旁邊的女警神情好奇:“可是你沒事?”
“那是時候沒到。”
杰奎琳歪了下頭看向了她:“這樣的話,正好給這群人渣成家結婚,噢,忘了說了,這種病是可以通過母嬰傳播的,也就是說他們的孩子天生就會攜帶這種病毒——”
“你,你太惡毒了。”
女警神情大變的吼了起來,奎恩已經探手做了個止住的手勢,想起那幾個家伙的父母,他做了個手勢道:“那你就更不能見他們了,最起碼在警察局里不能見,我們也沒聽到你說的這些,我們只認為你是在扯淡,胡言亂語那種,記住了。”
“你見過HIV病毒患者?”
杰奎琳下意識的問了句,奎恩已經轉身走了,好似沒有聽到她的問題:“你現在可以走了,當然如果你沒地兒可去,鄭建國說他會讓人來接你,大概很快就到了?”

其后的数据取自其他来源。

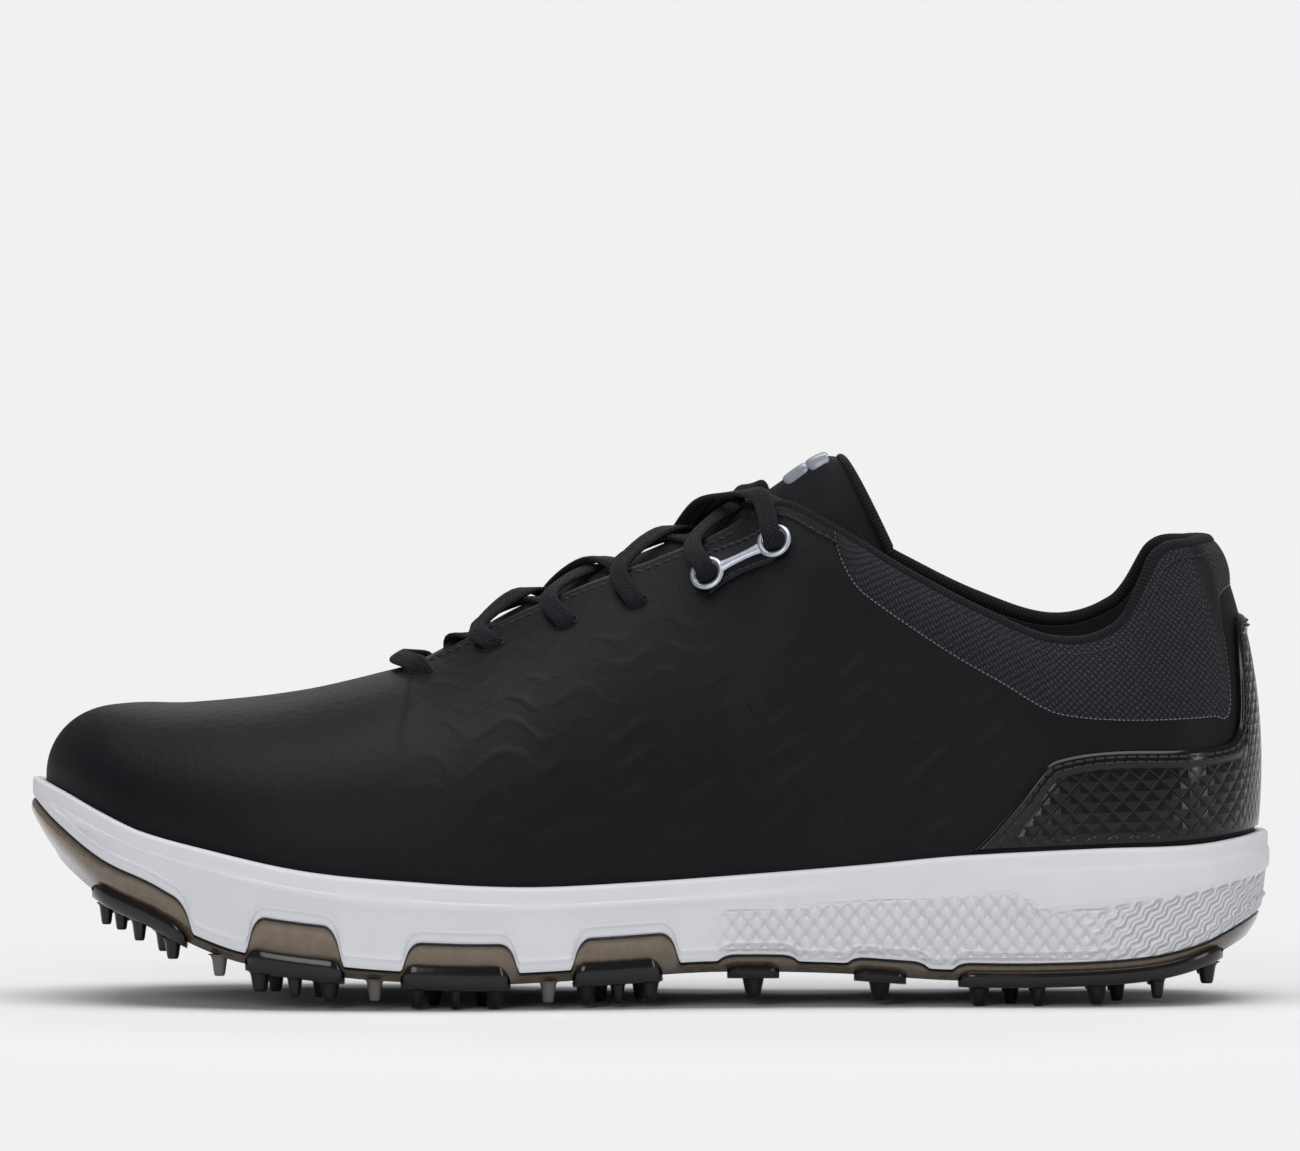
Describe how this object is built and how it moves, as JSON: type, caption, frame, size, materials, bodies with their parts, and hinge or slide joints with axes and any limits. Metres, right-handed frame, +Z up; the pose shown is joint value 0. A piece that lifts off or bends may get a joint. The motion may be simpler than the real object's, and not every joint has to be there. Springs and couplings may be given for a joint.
{
  "type": "golf shoe",
  "caption": "Low-cut left golf shoe with a moulded lugged outsole, foam midsole, black synthetic upper, metal lace links, laced throat and padded collar.",
  "frame": {"origin": "centre of the shoe's bounding box in plan, on the ground plane that the longest lugs stand on", "axes": "+X from the toe to the heel, +Z up, so -Y is the outer (lateral) side of this left shoe"},
  "size_m": [0.3, 0.1098, 0.1337],
  "materials": {
    "outsole_plate": "smoky moulded thermoplastic, semi-clear brown at its edges",
    "midsole_foam": "matte white foam with moulded texture",
    "shank_plastic": "plain moulded",
    "strobel_felt": "woven board",
    "insole_foam": "knit-faced foam",
    "lug_rubber": "satin black moulded",
    "upper_synthetic": "matte black synthetic with fine embossing",
    "collar_knit": "coarse black mesh",
    "padding_foam": "open foam",
    "lining_knit": "soft black knit",
    "stiffener": "plain sheet",
    "gloss_film": "glossy black film",
    "binding_tape": "fine knit tape",
    "link_metal": "satin silver",
    "tongue_knit": "padded knit",
    "badge_rubber": "satin grey-blue",
    "lace_cord": "flat woven polyester",
    "tip_plastic": "clear-coated black"
  },
  "bodies": {
    "shoe": {"outsole": "outsole_plate", "toe_pod_lateral": "lug_rubber", "toe_pod_medial": "lug_rubber", "forefoot_pod_1_lateral": "lug_rubber", "forefoot_pod_1_medial": "lug_rubber", "forefoot_pod_2_lateral": "lug_rubber", "forefoot_pod_2_medial": "lug_rubber", "forefoot_pod_3_lateral": "lug_rubber", "forefoot_pod_3_medial": "lug_rubber", "arch_pod_1_lateral": "lug_rubber", "arch_pod_1_medial": "lug_rubber", "arch_pod_2_lateral": "lug_rubber", "arch_pod_2_medial": "lug_rubber", "heel_pod_lateral": "lug_rubber", "heel_pod_medial": "lug_rubber", "midsole": "midsole_foam", "shank": "shank_plastic", "strobel_board": "strobel_felt", "insole": "insole_foam", "upper_shell": "upper_synthetic", "collar_mesh": "collar_knit", "collar_padding": "padding_foam", "lining": "lining_knit", "heel_counter": "stiffener", "toe_puff": "stiffener", "heel_overlay": "gloss_film", "collar_binding": "binding_tape", "throat_piping": "gloss_film", "eyestay_backing_lateral": "stiffener", "eyestay_backing_medial": "stiffener", "link_patch_lateral": "upper_synthetic", "link_patch_medial": "upper_synthetic", "lace_link_lateral": "link_metal", "lace_link_medial": "link_metal", "tongue_lower": "tongue_knit", "lace": "lace_cord", "lace_tip_lateral": "tip_plastic", "lace_tip_medial": "tip_plastic"},
    "tongue_flap": {"tongue_top": "tongue_knit", "tongue_badge": "badge_rubber"}
  },
  "joints": [
    {"name": "tongue_fold", "type": "hinge", "parent": "shoe", "child": "tongue_flap", "pos_m": [0.027, 0, 0.1205], "axis": [0, 1, 0], "range_deg": [-40, 12], "stiffness_Nm_per_rad": 0.05}
  ]
}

杰奎琳沒有理會奎恩的話,瞅著旁邊拿眼瞪自己的女警,神情坦然:“你說我惡毒,你知道這些人就是害我哥哥染上HIV的兇手嗎?然后因為長年累月的接觸,傳染給了我?”
“你怎么說都無法掩飾你是個兇手的本質。”
女警雙臂抱起后面現嫌惡的說了,杰奎琳神情木然道:“我目睹過死亡,我也正在朝著死亡的終焉而去,你說我還在乎你的看法?”
“那你應該會知道這些人家里知道的后果?”
女警確認似的點了頭時,杰奎琳卻撇了嘴道:“等她們能找到我時再說吧,我家人就剩下我自己了,然后我的病例在鄭的手里,你認為他會向其他人提供患者信息?”
女警眨了眨眼道:“你不是還在上學?”
“呵呵——”
杰奎琳笑了,仿佛聽到了什么笑話般從失笑到大笑:“哈哈,你見過得了癌癥快要死了的,還會去上學?”

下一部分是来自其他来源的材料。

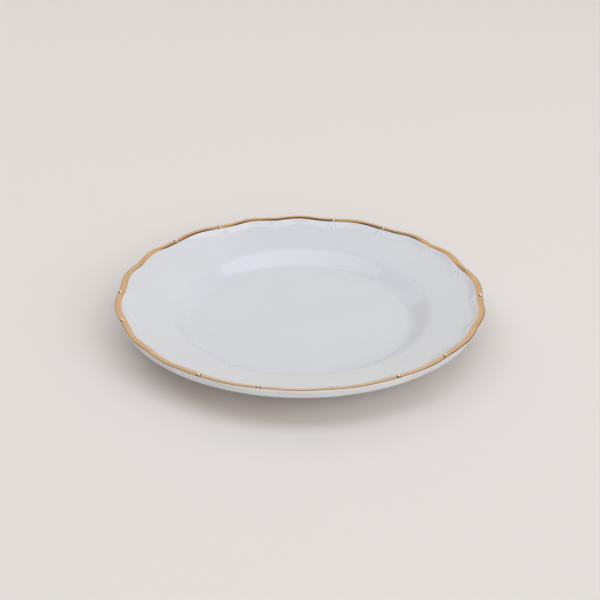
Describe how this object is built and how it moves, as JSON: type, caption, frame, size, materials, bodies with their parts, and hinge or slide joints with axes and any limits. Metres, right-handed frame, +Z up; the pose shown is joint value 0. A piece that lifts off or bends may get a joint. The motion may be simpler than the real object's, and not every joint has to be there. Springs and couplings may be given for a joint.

女警好似被人抽了一巴掌,白皙的面頰忽晴忽暗時,遠處的警局大門被人推開,一個精神抖擻的年輕男人出現:“請問奎恩探長在嗎?我是杰奎琳·鮑頓的律師。”
“你在這里簽個字就可以帶她走了。”
收回眼神,女警抓起面前的文件到了這人面前放下,便見男人掃了眼杰奎琳:“杰奎琳·鮑頓?我是鄭先生派來的。”
“是。”
杰奎琳·鮑頓點了下頭,便見男人飛快拿出嶄新的證件后填在文件上,直起身后收起道:“咱們可以走了,不過鄭先生說今天太晚了,我給你安排個住處,明天直接去見他。”
“嗯。”
才想說自己有家,杰奎琳陡然想起先前的怨念,便看向了旁邊的女警,沖著男人道:“只是我想見下——以前的男朋友,就說兩句話。”
“噢,沒問題!”
年輕男人點了下頭,轉身看向了女警道:“援引憲法第六修正案,我的當事人有權利探望她的男朋友,特別是她還被男朋友的行為所牽連時。”